2005News

Tourism seeks to compete

Tourism businessman Frank Rainieri of the Punta Cana Group has been very vocal in advocating that the fiscal reform set to go before Congress should serve as a tool for fostering national development. In an interview with Cesar Medina on Channel 9, Rainieri said that what has been drawn up so far is merely a way of compensating the government for revenue lost with the advent of the free trade agreement signed with the United States. “What we are doing is compensating, and this is not a road to development, we will have to continue doing the same thing every day,” he told the newspaper. “We have to see the tools that we need in order to compete and to carry out sustainable development, and if tourism is one of those sectors, as has been demonstrated over the last 15 years, then it has to be supported,” he stated.

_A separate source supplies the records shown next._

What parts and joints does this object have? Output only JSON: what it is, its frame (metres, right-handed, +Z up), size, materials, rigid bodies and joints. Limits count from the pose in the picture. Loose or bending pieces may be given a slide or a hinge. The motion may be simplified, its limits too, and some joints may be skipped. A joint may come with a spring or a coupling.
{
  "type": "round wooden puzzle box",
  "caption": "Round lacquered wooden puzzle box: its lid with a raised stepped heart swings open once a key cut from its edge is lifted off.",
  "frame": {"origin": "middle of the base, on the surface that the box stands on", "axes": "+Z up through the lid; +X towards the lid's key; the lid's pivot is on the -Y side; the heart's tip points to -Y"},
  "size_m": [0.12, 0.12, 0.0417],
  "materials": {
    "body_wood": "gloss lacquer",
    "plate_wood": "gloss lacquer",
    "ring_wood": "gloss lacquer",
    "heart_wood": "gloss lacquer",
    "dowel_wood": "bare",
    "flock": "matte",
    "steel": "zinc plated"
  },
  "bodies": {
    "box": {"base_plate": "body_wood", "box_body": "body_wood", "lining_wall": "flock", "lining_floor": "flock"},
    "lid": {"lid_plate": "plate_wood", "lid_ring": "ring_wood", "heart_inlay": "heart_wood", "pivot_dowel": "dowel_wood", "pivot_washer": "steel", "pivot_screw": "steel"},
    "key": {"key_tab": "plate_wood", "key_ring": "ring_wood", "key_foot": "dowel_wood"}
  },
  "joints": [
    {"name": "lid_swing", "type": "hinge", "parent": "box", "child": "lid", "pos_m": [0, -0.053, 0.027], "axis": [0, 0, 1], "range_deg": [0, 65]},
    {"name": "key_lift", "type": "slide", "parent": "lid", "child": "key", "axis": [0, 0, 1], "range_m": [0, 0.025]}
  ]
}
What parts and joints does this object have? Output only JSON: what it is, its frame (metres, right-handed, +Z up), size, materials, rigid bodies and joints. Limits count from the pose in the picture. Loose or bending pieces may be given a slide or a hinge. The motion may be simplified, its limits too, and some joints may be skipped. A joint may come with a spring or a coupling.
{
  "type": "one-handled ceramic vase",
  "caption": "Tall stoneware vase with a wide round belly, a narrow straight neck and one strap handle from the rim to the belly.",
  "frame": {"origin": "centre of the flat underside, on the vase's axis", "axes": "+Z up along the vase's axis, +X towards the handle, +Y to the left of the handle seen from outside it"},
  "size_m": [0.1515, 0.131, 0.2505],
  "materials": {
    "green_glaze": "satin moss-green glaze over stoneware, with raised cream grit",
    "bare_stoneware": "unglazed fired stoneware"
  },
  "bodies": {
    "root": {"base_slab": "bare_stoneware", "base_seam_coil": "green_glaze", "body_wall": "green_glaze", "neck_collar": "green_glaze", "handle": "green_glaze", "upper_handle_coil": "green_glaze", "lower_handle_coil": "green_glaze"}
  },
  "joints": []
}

Asonahores seeks that tourism businesses in the DR are given equal treatment to that received by their regional competitors. Rainieri emphasizes that if the authorities were to support the industry, with investments in infrastructure and promotion, there could be six million instead of three million arrivals. The interview was transmitted on the Hoy TV program produced by Cesar Medina on Channel 9. He commented that the DR has lost out on 7,000 rooms that would have been built here and were instead built in Jamaica and Mexico because they enjoyed better conditions. “In Cancun the authorities award all sorts of facilities, there are no blackouts, garbage is picked up, there are totally lighted tourism corridors,” he said. He explained that the tourism sector left the umbrella of the National Council of Businesses that was negotiating the fiscal reform with the government because of differences of criteria. “Our position is that there is still time to carry out a fiscal reform that backs national development, and the tourism sector has to be seen as a sector that needs to compete in the best of conditions,” he stated.